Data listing
* begin *

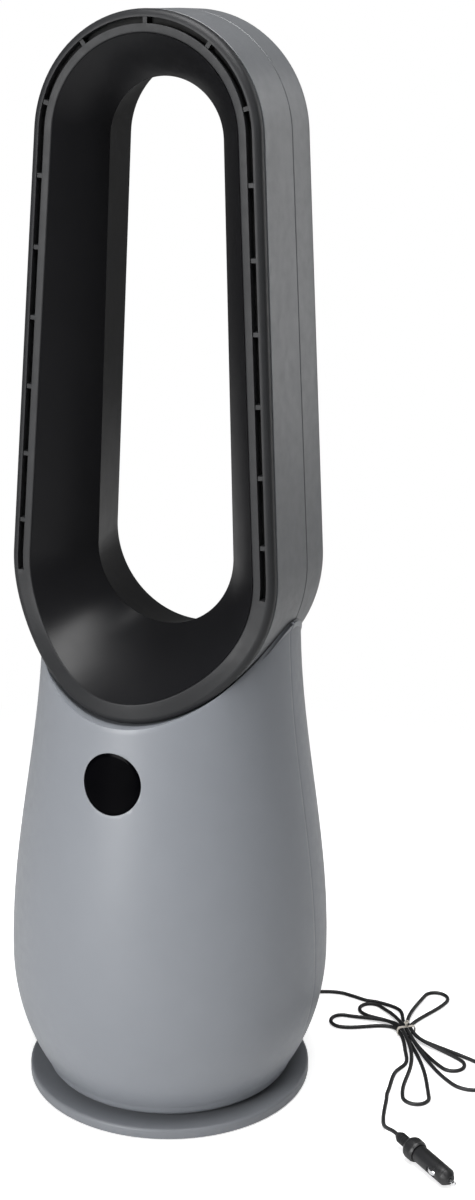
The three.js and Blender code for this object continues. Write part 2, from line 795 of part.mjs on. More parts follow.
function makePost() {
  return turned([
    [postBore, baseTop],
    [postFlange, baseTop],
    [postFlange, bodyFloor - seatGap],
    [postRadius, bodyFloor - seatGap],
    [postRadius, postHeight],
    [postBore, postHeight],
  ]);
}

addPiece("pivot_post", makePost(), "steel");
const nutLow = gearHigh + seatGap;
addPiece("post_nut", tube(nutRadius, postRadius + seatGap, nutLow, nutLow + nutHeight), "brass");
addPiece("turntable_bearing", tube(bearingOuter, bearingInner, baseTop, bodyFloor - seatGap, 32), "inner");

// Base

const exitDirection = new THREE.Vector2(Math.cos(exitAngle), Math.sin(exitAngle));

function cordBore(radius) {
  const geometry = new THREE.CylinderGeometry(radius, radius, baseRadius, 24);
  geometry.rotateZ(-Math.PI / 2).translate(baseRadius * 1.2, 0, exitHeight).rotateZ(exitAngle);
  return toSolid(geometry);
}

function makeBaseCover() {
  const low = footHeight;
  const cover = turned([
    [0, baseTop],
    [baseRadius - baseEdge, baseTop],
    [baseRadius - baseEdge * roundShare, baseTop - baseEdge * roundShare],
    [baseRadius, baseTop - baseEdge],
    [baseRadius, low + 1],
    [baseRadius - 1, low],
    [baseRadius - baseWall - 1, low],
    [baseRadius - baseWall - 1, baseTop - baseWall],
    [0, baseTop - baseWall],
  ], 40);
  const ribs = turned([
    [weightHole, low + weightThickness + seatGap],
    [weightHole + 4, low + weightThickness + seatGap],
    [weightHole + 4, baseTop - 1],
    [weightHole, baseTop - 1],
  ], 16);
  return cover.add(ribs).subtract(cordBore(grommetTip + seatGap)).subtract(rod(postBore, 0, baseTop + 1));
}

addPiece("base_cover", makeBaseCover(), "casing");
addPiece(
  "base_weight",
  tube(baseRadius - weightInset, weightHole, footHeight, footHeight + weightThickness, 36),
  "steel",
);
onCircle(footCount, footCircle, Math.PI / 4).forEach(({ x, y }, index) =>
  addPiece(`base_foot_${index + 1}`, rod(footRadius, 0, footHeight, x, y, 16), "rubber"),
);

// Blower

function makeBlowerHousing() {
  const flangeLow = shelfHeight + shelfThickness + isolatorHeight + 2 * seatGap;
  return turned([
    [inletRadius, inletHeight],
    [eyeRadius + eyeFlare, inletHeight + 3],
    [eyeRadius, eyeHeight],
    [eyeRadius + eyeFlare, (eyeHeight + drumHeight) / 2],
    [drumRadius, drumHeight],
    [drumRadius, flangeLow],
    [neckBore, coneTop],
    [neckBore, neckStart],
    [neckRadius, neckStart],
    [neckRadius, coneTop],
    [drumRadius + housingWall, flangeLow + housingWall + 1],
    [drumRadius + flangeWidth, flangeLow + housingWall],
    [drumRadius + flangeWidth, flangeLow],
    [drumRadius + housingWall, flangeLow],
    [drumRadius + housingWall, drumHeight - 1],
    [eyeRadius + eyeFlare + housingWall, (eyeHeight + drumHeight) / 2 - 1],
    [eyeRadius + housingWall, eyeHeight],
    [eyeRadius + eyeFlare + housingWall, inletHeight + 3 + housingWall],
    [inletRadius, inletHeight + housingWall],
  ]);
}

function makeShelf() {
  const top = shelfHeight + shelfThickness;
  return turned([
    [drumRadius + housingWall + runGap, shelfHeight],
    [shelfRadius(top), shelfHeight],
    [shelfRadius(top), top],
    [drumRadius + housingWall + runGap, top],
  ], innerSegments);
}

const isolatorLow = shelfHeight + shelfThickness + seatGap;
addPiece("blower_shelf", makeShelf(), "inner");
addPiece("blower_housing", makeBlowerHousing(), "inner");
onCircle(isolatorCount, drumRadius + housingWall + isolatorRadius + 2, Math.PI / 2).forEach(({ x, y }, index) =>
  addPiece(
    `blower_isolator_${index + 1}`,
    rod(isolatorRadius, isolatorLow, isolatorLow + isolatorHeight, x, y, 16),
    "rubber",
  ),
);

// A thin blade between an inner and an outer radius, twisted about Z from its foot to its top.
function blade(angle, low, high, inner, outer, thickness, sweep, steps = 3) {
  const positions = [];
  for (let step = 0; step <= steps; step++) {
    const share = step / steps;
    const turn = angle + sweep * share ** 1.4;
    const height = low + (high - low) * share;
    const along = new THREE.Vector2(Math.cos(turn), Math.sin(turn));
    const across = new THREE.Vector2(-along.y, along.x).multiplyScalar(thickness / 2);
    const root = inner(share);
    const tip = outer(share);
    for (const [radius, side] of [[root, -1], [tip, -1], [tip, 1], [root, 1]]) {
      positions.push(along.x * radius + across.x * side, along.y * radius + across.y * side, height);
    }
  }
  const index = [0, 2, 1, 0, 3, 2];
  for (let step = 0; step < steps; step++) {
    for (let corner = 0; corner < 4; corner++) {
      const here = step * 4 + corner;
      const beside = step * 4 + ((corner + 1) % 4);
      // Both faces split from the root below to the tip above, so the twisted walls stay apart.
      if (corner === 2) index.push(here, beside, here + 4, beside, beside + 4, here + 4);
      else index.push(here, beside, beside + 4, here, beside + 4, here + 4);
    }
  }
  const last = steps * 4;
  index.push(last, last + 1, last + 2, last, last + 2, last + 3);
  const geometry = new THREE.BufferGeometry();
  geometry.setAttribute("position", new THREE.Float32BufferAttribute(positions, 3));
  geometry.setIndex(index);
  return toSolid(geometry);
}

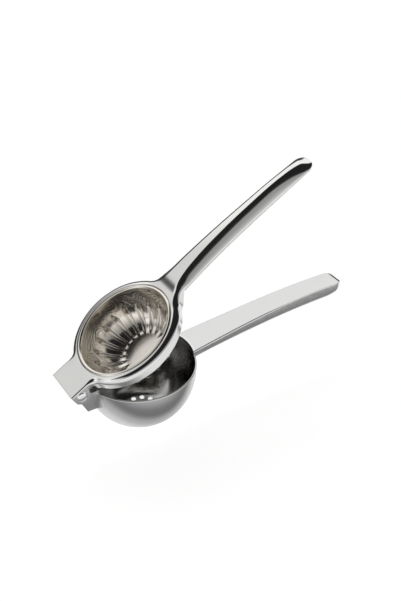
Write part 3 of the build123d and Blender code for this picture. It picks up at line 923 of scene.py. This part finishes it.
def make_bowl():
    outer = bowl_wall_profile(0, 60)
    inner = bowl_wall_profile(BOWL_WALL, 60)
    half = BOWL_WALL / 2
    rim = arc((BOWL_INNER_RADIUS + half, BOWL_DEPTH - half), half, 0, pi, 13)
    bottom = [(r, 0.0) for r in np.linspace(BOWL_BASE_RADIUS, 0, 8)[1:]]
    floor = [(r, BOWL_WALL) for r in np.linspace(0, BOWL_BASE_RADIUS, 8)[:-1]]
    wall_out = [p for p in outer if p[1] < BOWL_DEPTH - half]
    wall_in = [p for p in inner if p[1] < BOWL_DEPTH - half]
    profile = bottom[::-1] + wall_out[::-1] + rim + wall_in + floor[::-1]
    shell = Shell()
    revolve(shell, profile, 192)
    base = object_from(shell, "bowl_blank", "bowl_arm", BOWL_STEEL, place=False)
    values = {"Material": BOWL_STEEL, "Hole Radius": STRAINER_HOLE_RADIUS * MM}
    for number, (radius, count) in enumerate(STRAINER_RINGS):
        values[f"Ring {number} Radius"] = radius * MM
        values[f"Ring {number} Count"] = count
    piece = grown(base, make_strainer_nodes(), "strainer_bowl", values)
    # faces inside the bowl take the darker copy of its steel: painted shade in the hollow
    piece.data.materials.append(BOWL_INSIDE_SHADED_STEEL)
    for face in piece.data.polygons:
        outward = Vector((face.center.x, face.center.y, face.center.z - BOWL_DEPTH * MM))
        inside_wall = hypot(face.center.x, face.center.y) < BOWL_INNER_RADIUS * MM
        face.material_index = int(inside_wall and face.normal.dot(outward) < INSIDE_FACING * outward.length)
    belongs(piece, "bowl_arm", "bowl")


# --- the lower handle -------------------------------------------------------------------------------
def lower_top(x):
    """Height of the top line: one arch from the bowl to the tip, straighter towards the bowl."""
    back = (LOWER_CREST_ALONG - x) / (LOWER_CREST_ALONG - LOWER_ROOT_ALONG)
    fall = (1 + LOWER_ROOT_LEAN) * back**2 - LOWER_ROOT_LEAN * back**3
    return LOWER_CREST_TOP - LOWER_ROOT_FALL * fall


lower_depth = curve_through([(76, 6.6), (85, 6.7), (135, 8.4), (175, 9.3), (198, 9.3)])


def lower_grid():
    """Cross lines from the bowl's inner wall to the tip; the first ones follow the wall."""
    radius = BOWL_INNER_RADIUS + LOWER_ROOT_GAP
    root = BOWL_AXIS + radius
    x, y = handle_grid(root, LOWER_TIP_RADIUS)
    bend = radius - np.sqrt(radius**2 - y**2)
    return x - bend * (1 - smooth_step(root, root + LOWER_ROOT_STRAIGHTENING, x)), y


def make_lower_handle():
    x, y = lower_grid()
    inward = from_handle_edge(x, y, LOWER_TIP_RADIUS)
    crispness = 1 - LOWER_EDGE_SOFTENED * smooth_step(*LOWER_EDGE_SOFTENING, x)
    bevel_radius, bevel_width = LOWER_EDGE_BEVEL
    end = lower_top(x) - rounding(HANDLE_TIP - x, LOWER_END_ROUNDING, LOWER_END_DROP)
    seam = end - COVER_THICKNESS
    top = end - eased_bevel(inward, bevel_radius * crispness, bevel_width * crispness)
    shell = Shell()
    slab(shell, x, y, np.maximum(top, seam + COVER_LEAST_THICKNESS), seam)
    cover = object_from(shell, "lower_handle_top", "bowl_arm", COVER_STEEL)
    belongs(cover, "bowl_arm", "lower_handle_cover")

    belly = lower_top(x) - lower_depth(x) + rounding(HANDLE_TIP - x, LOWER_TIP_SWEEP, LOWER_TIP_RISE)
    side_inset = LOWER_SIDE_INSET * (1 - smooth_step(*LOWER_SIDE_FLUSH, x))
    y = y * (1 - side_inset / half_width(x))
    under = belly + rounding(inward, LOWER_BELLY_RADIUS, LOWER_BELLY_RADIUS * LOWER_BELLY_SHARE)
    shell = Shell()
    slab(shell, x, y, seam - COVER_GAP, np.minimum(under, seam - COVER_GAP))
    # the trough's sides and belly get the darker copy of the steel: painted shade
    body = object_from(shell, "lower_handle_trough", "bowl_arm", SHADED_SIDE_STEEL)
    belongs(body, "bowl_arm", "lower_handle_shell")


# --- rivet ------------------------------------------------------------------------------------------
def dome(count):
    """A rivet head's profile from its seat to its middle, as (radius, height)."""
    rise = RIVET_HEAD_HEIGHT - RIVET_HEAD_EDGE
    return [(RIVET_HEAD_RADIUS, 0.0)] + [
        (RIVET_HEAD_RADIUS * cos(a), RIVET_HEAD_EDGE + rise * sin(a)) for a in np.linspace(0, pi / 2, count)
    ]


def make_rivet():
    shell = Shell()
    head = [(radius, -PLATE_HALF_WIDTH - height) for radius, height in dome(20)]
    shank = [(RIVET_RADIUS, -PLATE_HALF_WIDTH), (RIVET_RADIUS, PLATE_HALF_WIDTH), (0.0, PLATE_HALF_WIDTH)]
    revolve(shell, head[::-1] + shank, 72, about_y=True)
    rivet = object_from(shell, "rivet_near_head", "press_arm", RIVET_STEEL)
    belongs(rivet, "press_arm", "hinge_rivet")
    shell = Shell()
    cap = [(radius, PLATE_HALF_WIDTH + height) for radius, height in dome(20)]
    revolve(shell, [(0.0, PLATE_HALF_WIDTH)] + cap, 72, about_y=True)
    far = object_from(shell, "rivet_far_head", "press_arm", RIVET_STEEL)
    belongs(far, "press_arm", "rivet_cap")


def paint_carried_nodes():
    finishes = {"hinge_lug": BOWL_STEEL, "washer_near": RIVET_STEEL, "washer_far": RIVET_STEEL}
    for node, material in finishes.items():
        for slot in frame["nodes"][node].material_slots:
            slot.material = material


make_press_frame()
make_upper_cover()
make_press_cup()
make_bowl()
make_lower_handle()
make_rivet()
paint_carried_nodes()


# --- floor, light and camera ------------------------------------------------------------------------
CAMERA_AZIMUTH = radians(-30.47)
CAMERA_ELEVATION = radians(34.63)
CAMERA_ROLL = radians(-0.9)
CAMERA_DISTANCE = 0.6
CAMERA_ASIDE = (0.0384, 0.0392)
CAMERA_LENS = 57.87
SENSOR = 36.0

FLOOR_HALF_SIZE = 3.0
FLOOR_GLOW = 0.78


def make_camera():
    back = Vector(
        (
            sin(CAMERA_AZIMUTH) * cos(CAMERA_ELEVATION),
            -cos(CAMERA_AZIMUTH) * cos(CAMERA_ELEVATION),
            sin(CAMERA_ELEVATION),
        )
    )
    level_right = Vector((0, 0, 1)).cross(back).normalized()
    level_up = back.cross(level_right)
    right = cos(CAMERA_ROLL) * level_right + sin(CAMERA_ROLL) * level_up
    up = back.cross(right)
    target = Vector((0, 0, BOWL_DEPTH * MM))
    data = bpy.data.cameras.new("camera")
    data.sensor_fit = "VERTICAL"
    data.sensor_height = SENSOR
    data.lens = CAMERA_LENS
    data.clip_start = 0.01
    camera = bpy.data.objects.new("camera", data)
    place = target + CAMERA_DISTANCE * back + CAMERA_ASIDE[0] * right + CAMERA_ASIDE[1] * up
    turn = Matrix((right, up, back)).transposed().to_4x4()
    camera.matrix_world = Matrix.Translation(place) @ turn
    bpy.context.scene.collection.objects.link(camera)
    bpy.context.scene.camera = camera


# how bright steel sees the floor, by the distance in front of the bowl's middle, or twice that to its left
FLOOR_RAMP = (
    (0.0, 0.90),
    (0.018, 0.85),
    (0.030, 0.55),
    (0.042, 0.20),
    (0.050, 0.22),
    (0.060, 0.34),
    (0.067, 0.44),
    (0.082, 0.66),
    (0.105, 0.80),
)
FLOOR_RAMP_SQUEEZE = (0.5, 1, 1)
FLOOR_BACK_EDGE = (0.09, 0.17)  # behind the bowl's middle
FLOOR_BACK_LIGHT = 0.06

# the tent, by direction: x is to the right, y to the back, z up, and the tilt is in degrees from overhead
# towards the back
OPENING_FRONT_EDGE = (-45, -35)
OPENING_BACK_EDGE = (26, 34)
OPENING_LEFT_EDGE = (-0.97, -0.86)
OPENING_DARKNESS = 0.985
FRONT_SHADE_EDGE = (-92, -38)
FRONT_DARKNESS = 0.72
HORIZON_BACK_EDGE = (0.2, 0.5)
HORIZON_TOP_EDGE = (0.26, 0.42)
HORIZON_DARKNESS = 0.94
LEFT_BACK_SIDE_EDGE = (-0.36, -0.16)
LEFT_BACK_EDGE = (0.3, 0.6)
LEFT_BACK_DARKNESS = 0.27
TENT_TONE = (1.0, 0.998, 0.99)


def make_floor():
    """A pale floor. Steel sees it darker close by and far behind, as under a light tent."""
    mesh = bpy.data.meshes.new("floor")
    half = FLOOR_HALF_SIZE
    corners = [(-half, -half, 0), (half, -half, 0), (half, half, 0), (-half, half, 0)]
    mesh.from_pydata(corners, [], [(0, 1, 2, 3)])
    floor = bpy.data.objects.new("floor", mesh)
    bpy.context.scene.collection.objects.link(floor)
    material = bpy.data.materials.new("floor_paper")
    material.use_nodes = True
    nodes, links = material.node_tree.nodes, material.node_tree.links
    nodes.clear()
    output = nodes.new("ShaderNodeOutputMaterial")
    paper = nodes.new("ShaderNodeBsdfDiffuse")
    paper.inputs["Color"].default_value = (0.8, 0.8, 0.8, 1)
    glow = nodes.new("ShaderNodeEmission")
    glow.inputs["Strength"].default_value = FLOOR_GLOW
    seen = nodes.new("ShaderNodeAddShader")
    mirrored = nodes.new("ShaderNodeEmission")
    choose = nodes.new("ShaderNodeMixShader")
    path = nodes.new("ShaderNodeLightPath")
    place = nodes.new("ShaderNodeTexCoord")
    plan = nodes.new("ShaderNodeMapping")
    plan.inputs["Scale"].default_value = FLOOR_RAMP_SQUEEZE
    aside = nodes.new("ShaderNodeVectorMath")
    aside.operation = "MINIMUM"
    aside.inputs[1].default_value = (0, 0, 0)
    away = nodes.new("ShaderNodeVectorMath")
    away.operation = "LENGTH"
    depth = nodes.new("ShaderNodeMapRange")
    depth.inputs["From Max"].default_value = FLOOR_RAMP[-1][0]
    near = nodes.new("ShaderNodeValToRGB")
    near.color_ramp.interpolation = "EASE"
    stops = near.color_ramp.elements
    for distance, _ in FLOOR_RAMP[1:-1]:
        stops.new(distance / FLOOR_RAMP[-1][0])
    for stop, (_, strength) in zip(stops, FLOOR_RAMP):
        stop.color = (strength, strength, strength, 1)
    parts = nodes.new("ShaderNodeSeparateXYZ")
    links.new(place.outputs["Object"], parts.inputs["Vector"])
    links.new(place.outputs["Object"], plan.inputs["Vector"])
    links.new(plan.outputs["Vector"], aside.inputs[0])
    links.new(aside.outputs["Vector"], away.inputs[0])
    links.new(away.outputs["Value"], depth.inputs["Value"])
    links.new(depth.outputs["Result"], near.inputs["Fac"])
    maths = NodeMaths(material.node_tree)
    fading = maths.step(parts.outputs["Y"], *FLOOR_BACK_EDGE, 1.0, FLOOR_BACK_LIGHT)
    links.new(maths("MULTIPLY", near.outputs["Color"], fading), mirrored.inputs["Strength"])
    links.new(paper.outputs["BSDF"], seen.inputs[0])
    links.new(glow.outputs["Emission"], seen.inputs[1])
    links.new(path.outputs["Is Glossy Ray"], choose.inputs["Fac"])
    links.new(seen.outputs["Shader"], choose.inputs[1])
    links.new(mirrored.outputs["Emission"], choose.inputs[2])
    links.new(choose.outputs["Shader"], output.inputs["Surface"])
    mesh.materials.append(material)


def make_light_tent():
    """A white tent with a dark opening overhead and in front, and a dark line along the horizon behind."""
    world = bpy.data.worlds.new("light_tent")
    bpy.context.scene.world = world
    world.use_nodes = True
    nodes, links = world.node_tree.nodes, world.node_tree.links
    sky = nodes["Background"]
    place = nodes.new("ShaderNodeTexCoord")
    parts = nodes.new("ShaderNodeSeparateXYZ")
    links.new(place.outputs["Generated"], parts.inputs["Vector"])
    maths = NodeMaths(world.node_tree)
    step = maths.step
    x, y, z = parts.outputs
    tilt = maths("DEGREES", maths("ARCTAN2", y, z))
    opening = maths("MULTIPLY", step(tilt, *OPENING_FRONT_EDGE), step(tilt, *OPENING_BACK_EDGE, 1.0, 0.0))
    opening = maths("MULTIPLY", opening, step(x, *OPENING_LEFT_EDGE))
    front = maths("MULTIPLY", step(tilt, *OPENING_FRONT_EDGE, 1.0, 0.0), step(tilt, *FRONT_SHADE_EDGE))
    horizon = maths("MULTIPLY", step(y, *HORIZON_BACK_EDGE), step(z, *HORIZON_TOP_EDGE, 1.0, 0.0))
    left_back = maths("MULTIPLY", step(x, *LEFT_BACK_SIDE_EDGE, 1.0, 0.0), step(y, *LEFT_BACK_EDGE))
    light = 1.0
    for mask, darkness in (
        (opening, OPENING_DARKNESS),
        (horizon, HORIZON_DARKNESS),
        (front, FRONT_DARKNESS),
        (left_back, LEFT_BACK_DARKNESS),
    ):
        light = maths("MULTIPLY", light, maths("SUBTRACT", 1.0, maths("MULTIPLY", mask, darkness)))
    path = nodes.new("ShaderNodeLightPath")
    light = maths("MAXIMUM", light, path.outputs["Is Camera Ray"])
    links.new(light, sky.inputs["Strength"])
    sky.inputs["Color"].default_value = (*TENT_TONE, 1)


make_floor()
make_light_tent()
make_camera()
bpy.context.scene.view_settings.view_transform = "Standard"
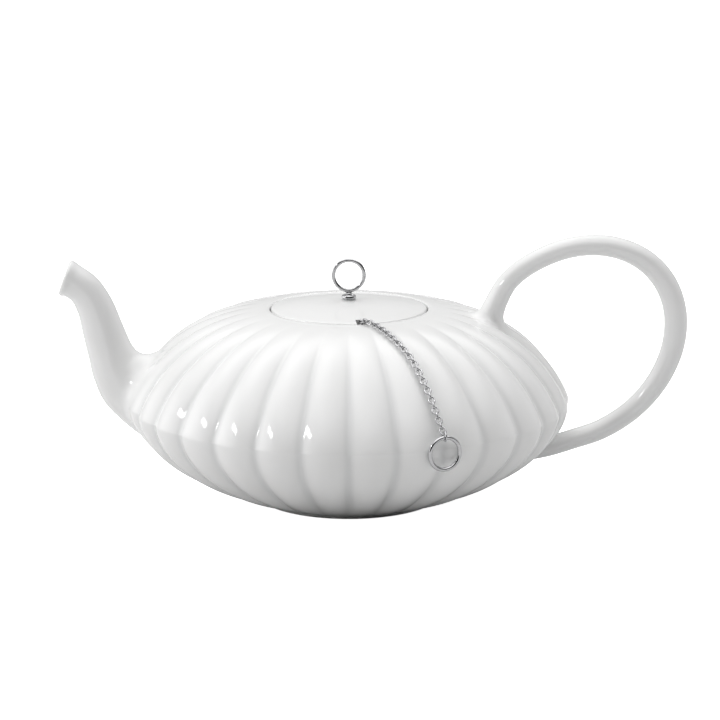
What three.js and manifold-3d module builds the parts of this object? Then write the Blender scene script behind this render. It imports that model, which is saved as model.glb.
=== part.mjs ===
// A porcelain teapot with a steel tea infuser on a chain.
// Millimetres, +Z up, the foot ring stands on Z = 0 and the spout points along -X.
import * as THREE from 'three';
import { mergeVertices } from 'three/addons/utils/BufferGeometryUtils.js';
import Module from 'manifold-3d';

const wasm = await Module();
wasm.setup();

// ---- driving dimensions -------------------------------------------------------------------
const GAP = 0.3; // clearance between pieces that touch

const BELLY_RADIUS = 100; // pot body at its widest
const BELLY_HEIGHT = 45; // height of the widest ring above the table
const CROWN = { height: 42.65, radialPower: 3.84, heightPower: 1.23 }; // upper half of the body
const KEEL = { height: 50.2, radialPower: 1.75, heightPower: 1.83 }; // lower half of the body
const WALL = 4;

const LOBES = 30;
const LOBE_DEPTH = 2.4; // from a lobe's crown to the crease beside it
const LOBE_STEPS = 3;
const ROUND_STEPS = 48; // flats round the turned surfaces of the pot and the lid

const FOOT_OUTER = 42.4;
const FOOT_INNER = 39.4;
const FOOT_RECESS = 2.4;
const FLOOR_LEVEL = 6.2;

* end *

• Task objective
Repeat verbatim the opening run of entries, ending with the line that contains "const exitDirection = new".

• Solution to this problem
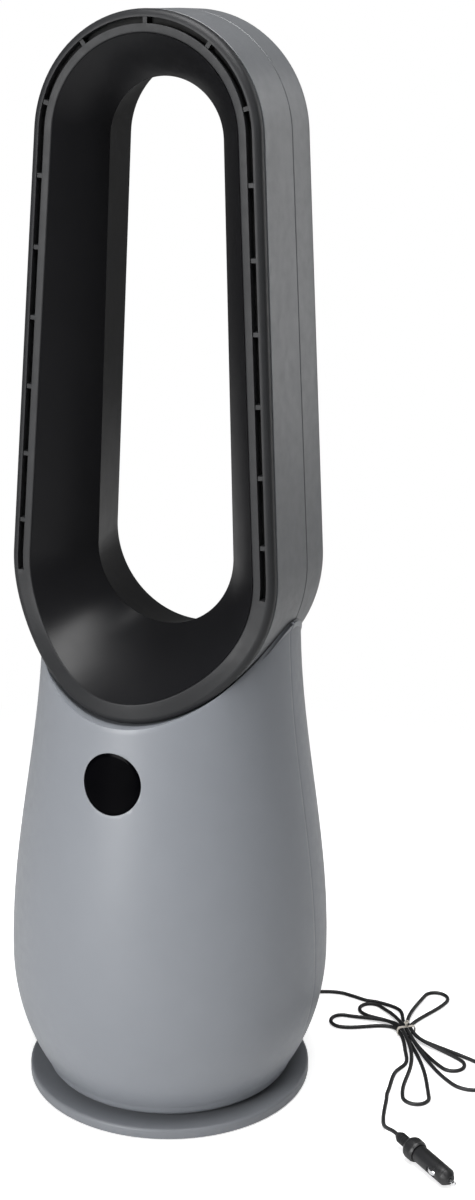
The three.js and Blender code for this object continues. Write part 2, from line 795 of part.mjs on. More parts follow.
function makePost() {
  return turned([
    [postBore, baseTop],
    [postFlange, baseTop],
    [postFlange, bodyFloor - seatGap],
    [postRadius, bodyFloor - seatGap],
    [postRadius, postHeight],
    [postBore, postHeight],
  ]);
}

addPiece("pivot_post", makePost(), "steel");
const nutLow = gearHigh + seatGap;
addPiece("post_nut", tube(nutRadius, postRadius + seatGap, nutLow, nutLow + nutHeight), "brass");
addPiece("turntable_bearing", tube(bearingOuter, bearingInner, baseTop, bodyFloor - seatGap, 32), "inner");

// Base

const exitDirection = new THREE.Vector2(Math.cos(exitAngle), Math.sin(exitAngle));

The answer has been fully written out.